- DATASET EXTRACT
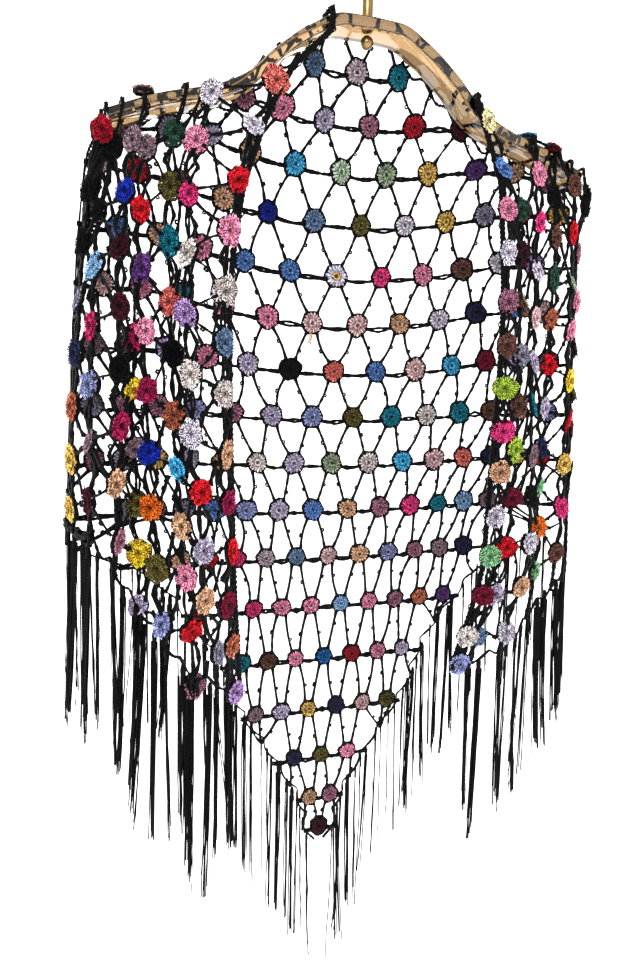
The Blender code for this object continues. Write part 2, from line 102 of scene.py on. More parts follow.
class Reading:
    """A shader socket that sums and products can be written with in Python."""

    def __init__(self, tree, socket):
        self.tree = tree
        self.socket = socket

    def maths(self, operation, first, second):
        node = self.tree.nodes.new("ShaderNodeMath")
        node.operation = operation
        feed(self.tree, node.inputs[0], first)
        feed(self.tree, node.inputs[1], second)
        return Reading(self.tree, node.outputs[0])

    def __add__(self, other):
        return self.maths("ADD", self, other)

    def __radd__(self, other):
        return self.maths("ADD", other, self)

    def __mul__(self, other):
        return self.maths("MULTIPLY", self, other)

    def sine(self):
        return self.maths("SINE", self, 0.0)


class Finish:
    """One Principled material and the nodes that vary it."""

    def __init__(self, name, **constants):
        self.material = bpy.data.materials.new(name)
        self.material.use_nodes = True
        self.tree = self.material.node_tree
        self.shader = self.tree.nodes["Principled BSDF"]
        self.place = self.tree.nodes.new("ShaderNodeTexCoord")
        for slot, value in constants.items():
            self.shader.inputs[slot.replace("_", " ")].default_value = value

    def node(self, kind, output=0, settings=(), numbered=(), **named):
        """One node with its settings, and its inputs by number or by name."""
        made = self.tree.nodes.new(kind)
        for setting, value in dict(settings).items():
            setattr(made, setting, value)
        for slot, value in dict(numbered).items():
            feed(self.tree, made.inputs[slot], value)
        for slot, value in named.items():
            feed(self.tree, made.inputs[slot], value)
        if kind == "ShaderNodeTexNoise":
            self.tree.links.new(self.place.outputs["Object"], made.inputs["Vector"])
        return Reading(self.tree, made.outputs[output])

    def set(self, slot, value):
        feed(self.tree, self.shader.inputs[slot], value)


# The warm base colour is partly painted reflection of warm surroundings, deepened beyond the acrylic's own
# faint tone.
acrylic = Finish(
    "clear bent acrylic", Base_Color=(0.20, 0.125, 0.058, 1), IOR=1.49, Transmission_Weight=1.0
)
cloudy = acrylic.node("ShaderNodeTexNoise", 0, Scale=22.0, Detail=3.0)
acrylic.set("Roughness", 0.02 + cloudy * 0.05)


def complete(piece, slot, *nodes):
    """A made piece rides on the body and stands for its nodes, if any; its slot is not used."""
    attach(piece, "root")
    if nodes:
        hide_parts(*nodes)


def polished(piece, finish, slot, node, smooth_to):
    """A made piece of the hanger gets its one material, and smooth shading below an angle."""
    bpy.ops.object.shade_smooth_by_angle(angle=math.radians(smooth_to))
    piece.data.materials.append(finish.material)
    complete(piece, slot, node)


def round_edges(piece, width, segments, from_angle):
    """Edges sharper than an angle are rounded, and the piece's modifiers are applied."""
    rounding = piece.modifiers.new("rounded edges", "BEVEL")
    rounding.width, rounding.segments = width, segments
    rounding.limit_method, rounding.angle_limit = "ANGLE", math.radians(from_angle)
    apply_all(piece)


def start_fresh():
    if bpy.context.mode != "OBJECT":
        bpy.ops.object.mode_set(mode="OBJECT")
    bpy.ops.object.select_all(action="DESELECT")


def apply_all(piece):
    bpy.context.view_layer.objects.active = piece
    for modifier in list(piece.modifiers):
        bpy.ops.object.modifier_apply(modifier=modifier.name)


def place_in_mesh(piece):
    bpy.ops.object.transform_apply(location=True, rotation=True, scale=True)
    piece.data.name = piece.name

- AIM
Take the lines above from the first through the one containing "self.socket = socket" and reproduce them exactly; include nothing else.

- WRITTEN ANSWER
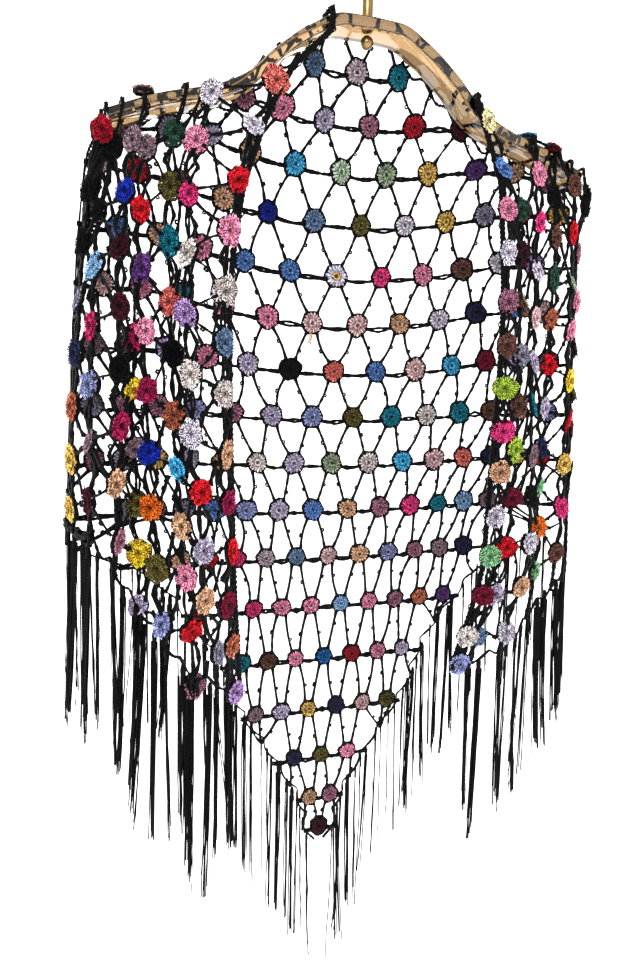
The Blender code for this object continues. Write part 2, from line 102 of scene.py on. More parts follow.
class Reading:
    """A shader socket that sums and products can be written with in Python."""

    def __init__(self, tree, socket):
        self.tree = tree
        self.socket = socket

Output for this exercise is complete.